-- Information supplied --
* Begin *

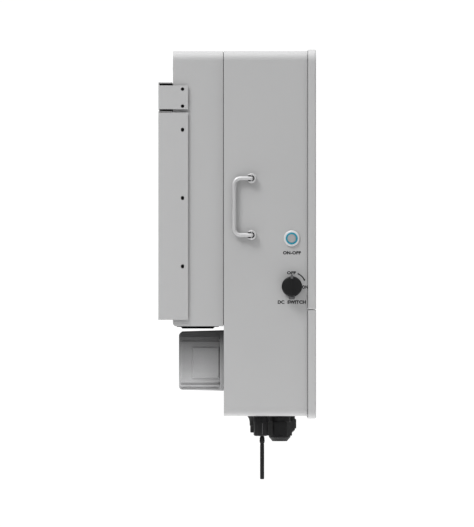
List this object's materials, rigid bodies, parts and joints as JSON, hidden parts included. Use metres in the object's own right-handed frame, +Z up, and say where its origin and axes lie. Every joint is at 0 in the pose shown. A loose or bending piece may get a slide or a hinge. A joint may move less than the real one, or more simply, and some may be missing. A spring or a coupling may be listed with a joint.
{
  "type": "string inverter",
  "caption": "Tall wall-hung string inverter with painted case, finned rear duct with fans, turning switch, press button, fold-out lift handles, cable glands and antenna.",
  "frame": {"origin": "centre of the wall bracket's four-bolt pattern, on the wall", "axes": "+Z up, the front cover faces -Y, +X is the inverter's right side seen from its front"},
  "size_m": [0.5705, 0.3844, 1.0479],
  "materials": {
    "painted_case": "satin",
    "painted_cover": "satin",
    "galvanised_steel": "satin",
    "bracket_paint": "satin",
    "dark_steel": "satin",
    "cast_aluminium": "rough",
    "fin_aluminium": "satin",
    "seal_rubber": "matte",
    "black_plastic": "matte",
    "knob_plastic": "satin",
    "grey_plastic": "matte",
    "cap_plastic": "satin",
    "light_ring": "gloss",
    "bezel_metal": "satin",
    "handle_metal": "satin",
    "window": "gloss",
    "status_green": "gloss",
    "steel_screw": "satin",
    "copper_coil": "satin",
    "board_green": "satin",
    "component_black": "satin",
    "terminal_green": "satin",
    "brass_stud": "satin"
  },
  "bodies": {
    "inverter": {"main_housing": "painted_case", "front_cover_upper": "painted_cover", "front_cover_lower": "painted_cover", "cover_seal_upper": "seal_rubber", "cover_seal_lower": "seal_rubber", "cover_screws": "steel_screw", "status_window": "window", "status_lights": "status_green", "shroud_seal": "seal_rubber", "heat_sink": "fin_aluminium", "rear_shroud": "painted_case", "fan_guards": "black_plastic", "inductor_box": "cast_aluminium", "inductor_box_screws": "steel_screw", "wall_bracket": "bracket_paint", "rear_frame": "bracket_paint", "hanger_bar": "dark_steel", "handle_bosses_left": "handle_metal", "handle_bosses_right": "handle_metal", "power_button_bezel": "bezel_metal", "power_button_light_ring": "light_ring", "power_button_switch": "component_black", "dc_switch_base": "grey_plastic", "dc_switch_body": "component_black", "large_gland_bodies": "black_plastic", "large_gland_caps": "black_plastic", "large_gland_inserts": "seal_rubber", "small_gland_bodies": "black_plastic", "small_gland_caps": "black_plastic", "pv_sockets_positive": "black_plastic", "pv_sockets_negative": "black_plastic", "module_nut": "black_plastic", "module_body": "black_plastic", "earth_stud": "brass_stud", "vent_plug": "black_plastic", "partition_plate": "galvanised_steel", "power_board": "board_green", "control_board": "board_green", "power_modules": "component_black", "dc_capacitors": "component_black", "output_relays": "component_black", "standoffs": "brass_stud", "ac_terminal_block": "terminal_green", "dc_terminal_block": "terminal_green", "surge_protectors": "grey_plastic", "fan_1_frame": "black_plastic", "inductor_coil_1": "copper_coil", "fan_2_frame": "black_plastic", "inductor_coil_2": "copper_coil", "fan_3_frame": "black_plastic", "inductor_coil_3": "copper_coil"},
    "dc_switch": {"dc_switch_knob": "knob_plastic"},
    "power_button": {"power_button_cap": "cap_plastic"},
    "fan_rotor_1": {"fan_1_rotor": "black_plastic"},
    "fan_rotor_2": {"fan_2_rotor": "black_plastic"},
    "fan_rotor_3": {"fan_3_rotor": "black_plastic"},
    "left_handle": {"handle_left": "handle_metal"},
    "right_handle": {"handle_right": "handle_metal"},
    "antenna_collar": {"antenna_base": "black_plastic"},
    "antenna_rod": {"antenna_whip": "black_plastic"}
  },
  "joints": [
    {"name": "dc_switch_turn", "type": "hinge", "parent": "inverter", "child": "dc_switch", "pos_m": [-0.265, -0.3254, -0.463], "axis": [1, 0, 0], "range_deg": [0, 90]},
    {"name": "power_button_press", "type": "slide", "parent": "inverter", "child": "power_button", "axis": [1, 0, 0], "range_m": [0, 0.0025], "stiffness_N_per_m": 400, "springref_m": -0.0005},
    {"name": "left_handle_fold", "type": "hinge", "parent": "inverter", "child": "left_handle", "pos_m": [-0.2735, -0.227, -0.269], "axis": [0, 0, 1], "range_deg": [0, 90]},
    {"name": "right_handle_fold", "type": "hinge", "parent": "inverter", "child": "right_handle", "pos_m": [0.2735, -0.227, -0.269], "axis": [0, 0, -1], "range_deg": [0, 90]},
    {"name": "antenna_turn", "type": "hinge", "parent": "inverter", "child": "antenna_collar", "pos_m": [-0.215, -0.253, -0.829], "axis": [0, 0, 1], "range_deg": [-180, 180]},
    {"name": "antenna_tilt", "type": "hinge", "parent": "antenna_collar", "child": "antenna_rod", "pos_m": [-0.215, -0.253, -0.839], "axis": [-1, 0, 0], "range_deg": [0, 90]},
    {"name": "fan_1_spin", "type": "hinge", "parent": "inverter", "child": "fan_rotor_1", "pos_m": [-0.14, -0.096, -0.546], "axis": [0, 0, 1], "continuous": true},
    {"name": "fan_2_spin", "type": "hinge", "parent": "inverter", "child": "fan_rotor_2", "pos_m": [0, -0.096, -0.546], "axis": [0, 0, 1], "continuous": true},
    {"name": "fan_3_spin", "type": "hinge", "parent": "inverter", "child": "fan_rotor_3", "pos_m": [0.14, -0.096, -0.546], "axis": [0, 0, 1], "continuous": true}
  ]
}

* End *

-- Work instructions --
Print all the data exactly.

-- Complete output --
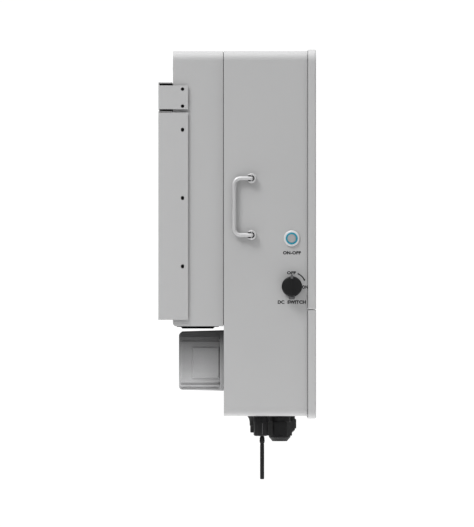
List this object's materials, rigid bodies, parts and joints as JSON, hidden parts included. Use metres in the object's own right-handed frame, +Z up, and say where its origin and axes lie. Every joint is at 0 in the pose shown. A loose or bending piece may get a slide or a hinge. A joint may move less than the real one, or more simply, and some may be missing. A spring or a coupling may be listed with a joint.
{
  "type": "string inverter",
  "caption": "Tall wall-hung string inverter with painted case, finned rear duct with fans, turning switch, press button, fold-out lift handles, cable glands and antenna.",
  "frame": {"origin": "centre of the wall bracket's four-bolt pattern, on the wall", "axes": "+Z up, the front cover faces -Y, +X is the inverter's right side seen from its front"},
  "size_m": [0.5705, 0.3844, 1.0479],
  "materials": {
    "painted_case": "satin",
    "painted_cover": "satin",
    "galvanised_steel": "satin",
    "bracket_paint": "satin",
    "dark_steel": "satin",
    "cast_aluminium": "rough",
    "fin_aluminium": "satin",
    "seal_rubber": "matte",
    "black_plastic": "matte",
    "knob_plastic": "satin",
    "grey_plastic": "matte",
    "cap_plastic": "satin",
    "light_ring": "gloss",
    "bezel_metal": "satin",
    "handle_metal": "satin",
    "window": "gloss",
    "status_green": "gloss",
    "steel_screw": "satin",
    "copper_coil": "satin",
    "board_green": "satin",
    "component_black": "satin",
    "terminal_green": "satin",
    "brass_stud": "satin"
  },
  "bodies": {
    "inverter": {"main_housing": "painted_case", "front_cover_upper": "painted_cover", "front_cover_lower": "painted_cover", "cover_seal_upper": "seal_rubber", "cover_seal_lower": "seal_rubber", "cover_screws": "steel_screw", "status_window": "window", "status_lights": "status_green", "shroud_seal": "seal_rubber", "heat_sink": "fin_aluminium", "rear_shroud": "painted_case", "fan_guards": "black_plastic", "inductor_box": "cast_aluminium", "inductor_box_screws": "steel_screw", "wall_bracket": "bracket_paint", "rear_frame": "bracket_paint", "hanger_bar": "dark_steel", "handle_bosses_left": "handle_metal", "handle_bosses_right": "handle_metal", "power_button_bezel": "bezel_metal", "power_button_light_ring": "light_ring", "power_button_switch": "component_black", "dc_switch_base": "grey_plastic", "dc_switch_body": "component_black", "large_gland_bodies": "black_plastic", "large_gland_caps": "black_plastic", "large_gland_inserts": "seal_rubber", "small_gland_bodies": "black_plastic", "small_gland_caps": "black_plastic", "pv_sockets_positive": "black_plastic", "pv_sockets_negative": "black_plastic", "module_nut": "black_plastic", "module_body": "black_plastic", "earth_stud": "brass_stud", "vent_plug": "black_plastic", "partition_plate": "galvanised_steel", "power_board": "board_green", "control_board": "board_green", "power_modules": "component_black", "dc_capacitors": "component_black", "output_relays": "component_black", "standoffs": "brass_stud", "ac_terminal_block": "terminal_green", "dc_terminal_block": "terminal_green", "surge_protectors": "grey_plastic", "fan_1_frame": "black_plastic", "inductor_coil_1": "copper_coil", "fan_2_frame": "black_plastic", "inductor_coil_2": "copper_coil", "fan_3_frame": "black_plastic", "inductor_coil_3": "copper_coil"},
    "dc_switch": {"dc_switch_knob": "knob_plastic"},
    "power_button": {"power_button_cap": "cap_plastic"},
    "fan_rotor_1": {"fan_1_rotor": "black_plastic"},
    "fan_rotor_2": {"fan_2_rotor": "black_plastic"},
    "fan_rotor_3": {"fan_3_rotor": "black_plastic"},
    "left_handle": {"handle_left": "handle_metal"},
    "right_handle": {"handle_right": "handle_metal"},
    "antenna_collar": {"antenna_base": "black_plastic"},
    "antenna_rod": {"antenna_whip": "black_plastic"}
  },
  "joints": [
    {"name": "dc_switch_turn", "type": "hinge", "parent": "inverter", "child": "dc_switch", "pos_m": [-0.265, -0.3254, -0.463], "axis": [1, 0, 0], "range_deg": [0, 90]},
    {"name": "power_button_press", "type": "slide", "parent": "inverter", "child": "power_button", "axis": [1, 0, 0], "range_m": [0, 0.0025], "stiffness_N_per_m": 400, "springref_m": -0.0005},
    {"name": "left_handle_fold", "type": "hinge", "parent": "inverter", "child": "left_handle", "pos_m": [-0.2735, -0.227, -0.269], "axis": [0, 0, 1], "range_deg": [0, 90]},
    {"name": "right_handle_fold", "type": "hinge", "parent": "inverter", "child": "right_handle", "pos_m": [0.2735, -0.227, -0.269], "axis": [0, 0, -1], "range_deg": [0, 90]},
    {"name": "antenna_turn", "type": "hinge", "parent": "inverter", "child": "antenna_collar", "pos_m": [-0.215, -0.253, -0.829], "axis": [0, 0, 1], "range_deg": [-180, 180]},
    {"name": "antenna_tilt", "type": "hinge", "parent": "antenna_collar", "child": "antenna_rod", "pos_m": [-0.215, -0.253, -0.839], "axis": [-1, 0, 0], "range_deg": [0, 90]},
    {"name": "fan_1_spin", "type": "hinge", "parent": "inverter", "child": "fan_rotor_1", "pos_m": [-0.14, -0.096, -0.546], "axis": [0, 0, 1], "continuous": true},
    {"name": "fan_2_spin", "type": "hinge", "parent": "inverter", "child": "fan_rotor_2", "pos_m": [0, -0.096, -0.546], "axis": [0, 0, 1], "continuous": true},
    {"name": "fan_3_spin", "type": "hinge", "parent": "inverter", "child": "fan_rotor_3", "pos_m": [0.14, -0.096, -0.546], "axis": [0, 0, 1], "continuous": true}
  ]
}